The writing of the dictionary took a long time because it was done by Ben-Yehuda alone. Some argued at the beginning of the writing that it was fitting for the dictionary to be written by a panel of experts and not by a single expert. However, Ben-Yehuda dismissed these claims and stated that personal work would improve the quality of the dictionary. Nevertheless, the extensive work on the dictionary affected the normal course of Ben-Yehuda's life. He slept less and less, and even considered stopping the writing. The decision to continue was influenced by his sister-in-law, Hemeda (the sister of his late wife, whom he later married), who encouraged him to continue writing and took care of all his needs.

The first volume of the dictionary was only published in 1908, by Langenscheidt in Berlin. This volume was actually ready earlier, but financial difficulties delayed its publication, even though Baron Rothschild supported Ben-Yehuda financially for most of his work on the dictionary. Until 1922, the year of his death, four additional volumes were published.

== The dictionary after Ben-Yehuda's death ==
Ben-Yehuda left behind a substantial amount of material that required editing. After his death, his widow, Hemda, and his son, Ehud, worked to publish the volumes that were written but not yet published. They also sought researchers to complete the missing volumes. During this period, Ben-Yehuda's assistant, Moshe Bar-Nissim, continued to work on the dictionary.

At this stage, the sixth volume was already prepared for printing, the writing of the seventh volume was completed, and most of the entries for the eighth volume were written. The seventh volume was published with the assistance of the "Emunim Fund for Eliezer Ben-Yehuda." During this period, the dictionary acquired the nickname "Ben-Yehuda's Dictionary."

During the 1929 Palestine riots in Jerusalem, the residents of Talpiot were forced to evacuate the neighborhood for their safety. Among them were Ben-Yehuda's widow, Hemda Ben-Yehuda, and the family friend, journalist Yeshayahu Karniel. They left with a British police escort to retrieve the draft manuscripts of the dictionary from boxes just before the Arab rioters reached the house.

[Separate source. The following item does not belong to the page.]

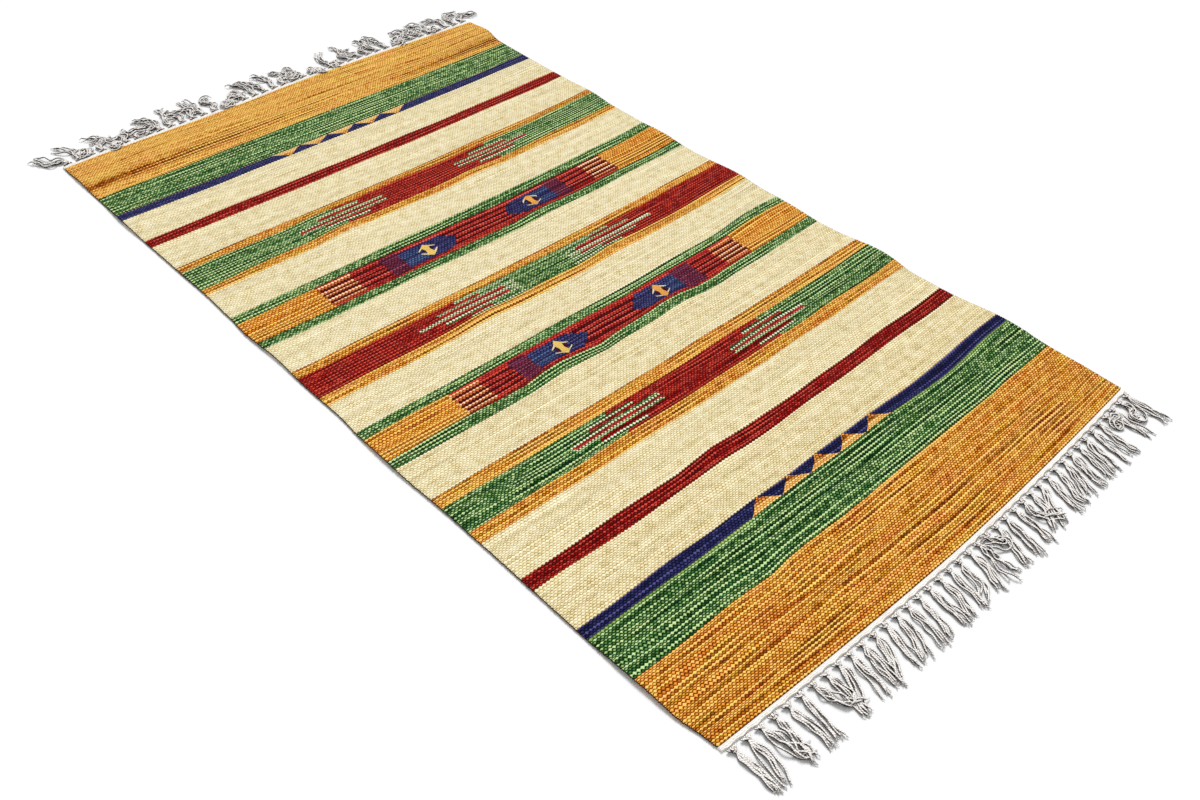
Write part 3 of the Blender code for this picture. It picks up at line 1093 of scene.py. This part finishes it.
def cord_route(knot, far, shift, slot, after, way, length, detail):
    """The points of one cord, from the heading through its tassel's knot to the cord's tip.

    slot and after, from -1 to 1, are its place beside its neighbours before and after the knot.
    way is the way its tassel goes.
    """
    outward = 1.0 if far else -1.0
    x, y = end_place(knot, SEAM_GAP + HEADING_WIDTH, far)
    foot = end_lift(knot, far)
    wander_phase = detail.uniform(0, 2 * math.pi)
    wander = detail.uniform(0.0003, 0.0009)
    wander_wave = detail.uniform(0.022, 0.040)
    rise_phase = detail.uniform(0, 2 * math.pi)
    rise_wave = detail.uniform(0.018, 0.034)
    own_turn = detail.gauss(0.0, 0.05)
    straight = math.asin(max(-0.95, min(0.95, way.lean / TASSEL_LENGTH)))
    route = []
    travelled = -0.0008
    side = 0.0
    out = travelled
    while travelled < length:
        past_knot = max(0.0, travelled - KNOT_MIDDLE)
        share = past_knot / (length - KNOT_MIDDLE)
        gather = 1.0 - smooth_step(travelled / KNOT_MIDDLE)
        loosen = smooth_step(past_knot / 0.014)
        heading = straight + way.bow * math.pi / TASSEL_LENGTH * math.cos(math.pi * share)
        heading += way.wind * math.sin(2 * math.pi * share + way.phase)
        heading = (heading + own_turn) * loosen + way.hook * share * share
        side += math.sin(heading) * CORD_STEP
        out += math.cos(heading) * CORD_STEP
        beside = slot * WARPS_HALF_WIDTH * gather + after * way.half_width * loosen
        beside += slot * 0.0012 * (1.0 - gather) * (1.0 - loosen)
        beside += wander * loosen * math.sin(2 * math.pi * travelled / wander_wave + wander_phase)
        level = 0.5 + 0.5 * math.sin(2 * math.pi * travelled / rise_wave + rise_phase)
        high = CORD_RADIUS * (1.3 + way.ride * level * loosen + 0.9 * (1.0 - loosen))
        place_x = x + side + beside * math.cos(heading)
        place_y = y + outward * (out - beside * math.sin(heading))
        route.append((place_x + shift.x, place_y + shift.y, high + foot * (1.0 - loosen)))
        travelled += CORD_STEP
    return route


def knot_route(x, y, z, turn, size):
    """A closed overhand knot, lying flat: the points of its cord."""
    route = []
    for step in range(29):
        angle = 2 * math.pi * step / 28
        flat_x = (math.sin(angle) + 2 * math.sin(2 * angle)) / 3
        flat_y = (math.cos(angle) - 2 * math.cos(2 * angle)) / 3
        height = -math.sin(3 * angle)
        across = flat_x * math.cos(turn) - flat_y * math.sin(turn)
        outward = flat_x * math.sin(turn) + flat_y * math.cos(turn)
        route.append((x + across * size * 1.15, y + outward * size, z + height * size * 0.42))
    return route


def add_fray(cords, route, detail):
    """A few loose fibres at a cord's tip."""
    tip = np.array(route[-1])
    ahead = (tip - np.array(route[-4])) * (1.0, 1.0, 0.0)
    ahead /= np.linalg.norm(ahead)
    aside = np.array((-ahead[1], ahead[0], 0.0))
    for fibre in range(3):
        long = detail.uniform(0.003, 0.006)
        splay = detail.uniform(-0.7, 0.7)
        drop = 0.0006 - tip[2]
        steps = [0.0, 0.4, 0.8, 1.0]
        fibres = [
            tip + (ahead + aside * splay * share) * long * share + (0, 0, drop * share * 0.7)
            for share in steps
        ]
        cords.add(fibres, [0.00055, 0.0005, 0.0004, 0.0002], 3)


def make_fringe(name, far, fringe, shift, material):
    """A fringe of knotted tassels, as one mesh of cords and one of knots."""
    chance = random.Random(fringe.seed)
    detail = random.Random(fringe.seed + 100)
    cords = Tubes()
    knots = Tubes()
    pitch = CLOTH_WIDTH / TASSEL_COUNT
    outward = 1.0 if far else -1.0
    for index in range(TASSEL_COUNT):
        knot = (index + 0.5) * pitch
        lean = tassel_lean(fringe, index, chance)
        bow = chance.uniform(-1, 1) * fringe.bow
        count = detail.choice((5, 5, 6, 6))
        curl = FAR_CURL if far or index in NEAR_TANGLES else NEAR_CURL
        half_width = detail.uniform(curl.narrow, curl.wide)
        if 0 < index < TASSEL_COUNT - 1:
            lean += curl.lean + detail.gauss(0.0, curl.sway)
        hook = detail.gauss(0.0, curl.hook)
        wind = detail.gauss(0.0, curl.wind)
        phase = detail.uniform(0, 2 * math.pi)
        slots = [2 * place / (count - 1) - 1 for place in range(count)]
        after = slots[:]
        if detail.random() < MIXED_SHARE:
            detail.shuffle(after)
        for slot, later in zip(slots, after):
            length = KNOT_ROW_WIDTH + TASSEL_LENGTH * detail.uniform(0.88, 1.04)
            own_hook = hook + detail.gauss(0.0, curl.own)
            own_wind = wind + detail.gauss(0.0, curl.own)
            way = Way(lean, bow, own_hook, own_wind, phase, half_width, curl.ride)
            route = cord_route(knot, far, shift, slot, later, way, length, detail)
            radii = [CORD_RADIUS] * len(route)
            radii[-1] = CORD_RADIUS * 0.6
            cords.add(route, radii, CORD_SIDES, lobes=0.20)
            add_fray(cords, route, detail)
        x, y = end_place(knot, SEAM_GAP + HEADING_WIDTH + KNOT_MIDDLE, far)
        z = end_lift(knot, far) + KNOT_HEIGHT
        turn = detail.uniform(0, 2 * math.pi)
        route = knot_route(x + shift.x, y + shift.y, z, turn, detail.uniform(0.0027, 0.0034))
        knots.add(route, [CORD_RADIUS * 1.15] * len(route), CORD_SIDES, lobes=0.15)
    cord_piece = cords.made(name + "_cords", material)
    knot_piece = knots.made(name + "_knots", material)
    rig.replaces(cord_piece, name)
    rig.replaces(knot_piece, name)
    return [cord_piece, knot_piece]


# ---- Floor, light and camera --------------------------------------------------------------------


FLOOR_REACH = 40.0
FLOOR_HEIGHT = -0.0003  # just under the rug's own resting plane


def make_floor():
    mesh = bpy.data.meshes.new("studio_floor")
    turns = ((-1, -1), (1, -1), (1, 1), (-1, 1))
    corners = [(x * FLOOR_REACH, y * FLOOR_REACH, FLOOR_HEIGHT) for x, y in turns]
    mesh.from_pydata(corners, [], [(0, 1, 2, 3)])
    floor = bpy.data.objects.new("studio_floor", mesh)
    bpy.context.scene.collection.objects.link(floor)
    material = bpy.data.materials.new("pale_floor")
    material.use_nodes = True
    shader = material.node_tree.nodes["Principled BSDF"]
    shader.inputs["Base Color"].default_value = (0.97, 0.97, 0.97, 1.0)
    shader.inputs["Roughness"].default_value = 0.9
    shader.inputs["Specular IOR Level"].default_value = 0.1
    mesh.materials.append(material)
    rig.stage(floor)
    return floor


def soft_sun(name, towards, strength, spread):
    """A far, broad and soft light: towards is the direction in which it stands."""
    light = bpy.data.lights.new(name, "SUN")
    light.energy = strength
    light.angle = math.radians(spread)
    lamp = bpy.data.objects.new(name, light)
    lamp.rotation_euler = Vector(towards).to_track_quat("Z", "Y").to_euler()
    bpy.context.scene.collection.objects.link(lamp)


def make_light():
    world = bpy.data.worlds.new("studio")
    world.use_nodes = True
    background = world.node_tree.nodes["Background"]
    background.inputs["Color"].default_value = (1.0, 1.0, 1.0, 1.0)
    background.inputs["Strength"].default_value = 0.50
    bpy.context.scene.world = world
    soft_sun("key_light", (0.55, 0.65, 0.85), 2.6, 25.0)
    bpy.context.scene.view_settings.view_transform = "Standard"


def make_camera():
    lens = bpy.data.cameras.new("camera")
    lens.lens = 36.90
    lens.sensor_width = 36.0
    camera = bpy.data.objects.new("camera", lens)
    camera.location = (-1.0973, -1.1374, 1.1815)
    camera.rotation_euler = [math.radians(angle) for angle in (47.3696, -3.2891, -44.0236)]
    bpy.context.scene.collection.objects.link(camera)
    bpy.context.scene.camera = camera


def model_shift():
    """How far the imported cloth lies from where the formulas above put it."""
    low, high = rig.box("rug_cloth")
    steps = np.linspace(0.0, CLOTH_LENGTH, 575)
    places = [plan_place(side * CLOTH_WIDTH, along) for side in (0, 1) for along in steps]
    middle_x = (min(x for x, y in places) + max(x for x, y in places)) / 2
    top_y = max(plan_place(share * CLOTH_WIDTH / 40, 0.0)[1] for share in range(41))
    return Vector(((low[0] + high[0]) / 2 - middle_x, high[1] - top_y, 0.0))


def main():
    shift = model_shift()
    floor = make_floor()
    cloth = make_cloth(shift)
    cotton = heading_material()
    cord = cord_material()
    edges = [
        make_heading("heading_far", True, shift, cotton),
        make_heading("heading_near", False, shift, cotton),
    ]
    edges += make_fringe("fringe_far", True, FAR_FRINGE, shift, cord)
    edges += make_fringe("fringe_near", False, NEAR_FRINGE, shift, cord)
    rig.sheet(cloth, flat=(0.90, 1.51), held="laid", rests_on=[floor.name], with_pieces=edges)
    make_light()
    make_camera()


main()
with open("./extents.json", "w") as sizes:
    json.dump(
        {
            "cad": [list(corner) for corner in cad_box],
            "visual": [list(corner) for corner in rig.bounds()],
        },
        sizes,
    )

Entries for the sixth and seventh volumes were edited by the biblical and Talmudic language scholar, Professor Moshe Zvi Segal. Segal completed these volumes in 1931. In 1938, the "Association for Completing Eliezer Ben-Yehuda's Hebrew Language Dictionary" was established to raise funds to finance the publication of the missing volumes. The seven following volumes and the introduction volume were edited by the President of the Academy of the Hebrew Language, Professor Naftali Herz Tur-Sinai. Tur-Sinai completed the dictionary in 1959. In the end, Ben-Yehuda's dictionary comprises 17 volumes, including the introduction volume.

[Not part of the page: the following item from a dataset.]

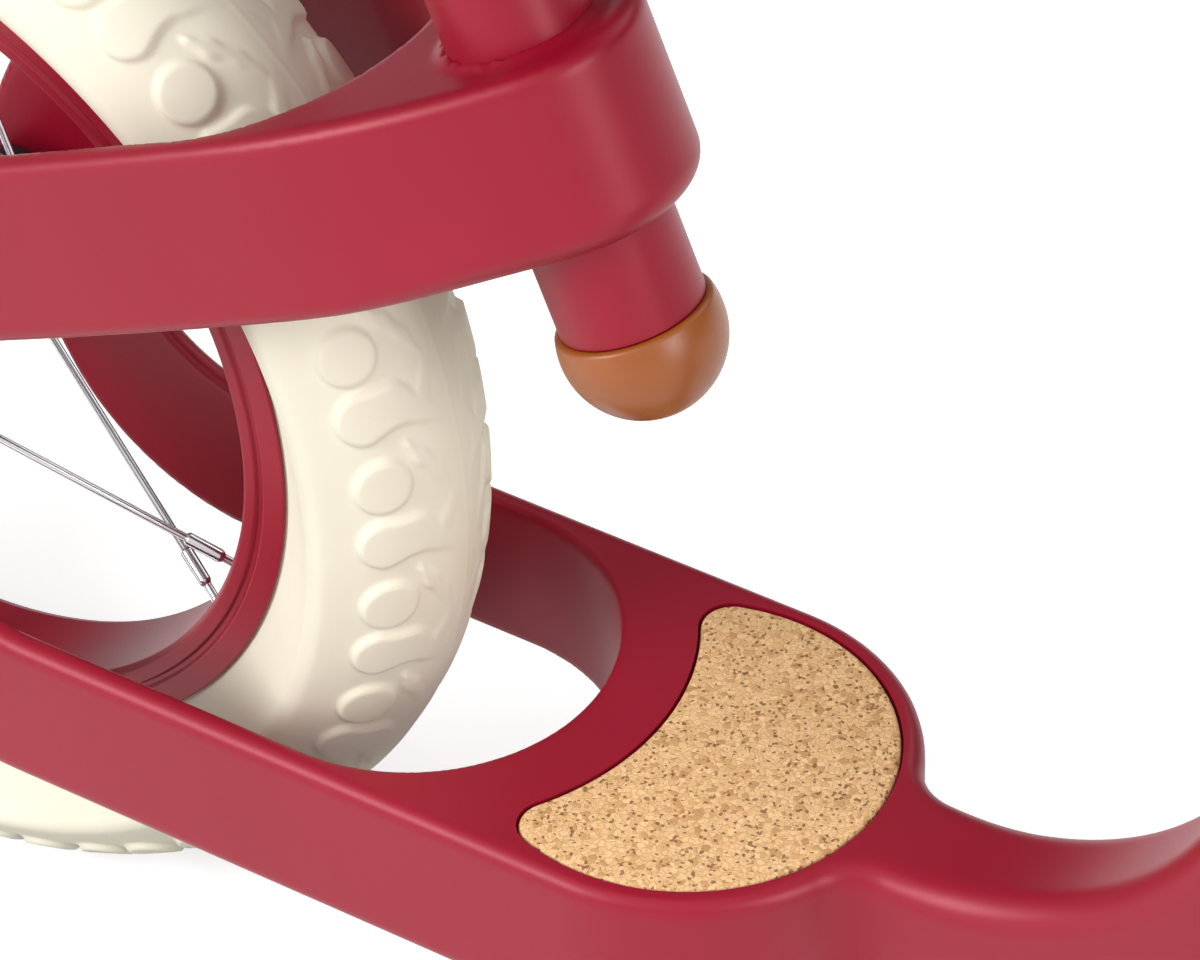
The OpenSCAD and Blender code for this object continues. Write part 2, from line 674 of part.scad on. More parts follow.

Both Segal and Tur-Sinai were responsible for writing the biblical entries that Ben-Yehuda did not write, as well as the entries that followed the Bible in the volumes assigned to them. Their contribution to completing the dictionary was significant. In the tenth volume alone, Tur-Sinai wrote over 250 biblical entries himself. Sometimes, Segal and Tur-Sinai added to Ben-Yehuda's entries information from ancient sources that had been discovered since his death. However, they made sure not to include words that were coined after his death. They separated their notes from Ben-Yehuda's notes by enclosing them in square brackets.

== The contribution of the dictionary ==
Ben-Yehuda's dictionary was the most popular and comprehensive dictionary of the Hebrew language among the people until "Even-Shoshan Dictionary" by Avraham Even-Shoshan was published. The dictionary made significant contributions to the lexicographic research of the Hebrew language. It continues to serve as the most extensive scientific dictionary in Hebrew, and scholars of biblical and spoken Hebrew often consult it due to the numerous citations it contains from various sources. Moreover, Ben-Yehuda's dictionary serves as a historical document documenting the development of Hebrew in the second half of the nineteenth century and the beginning of the twentieth century.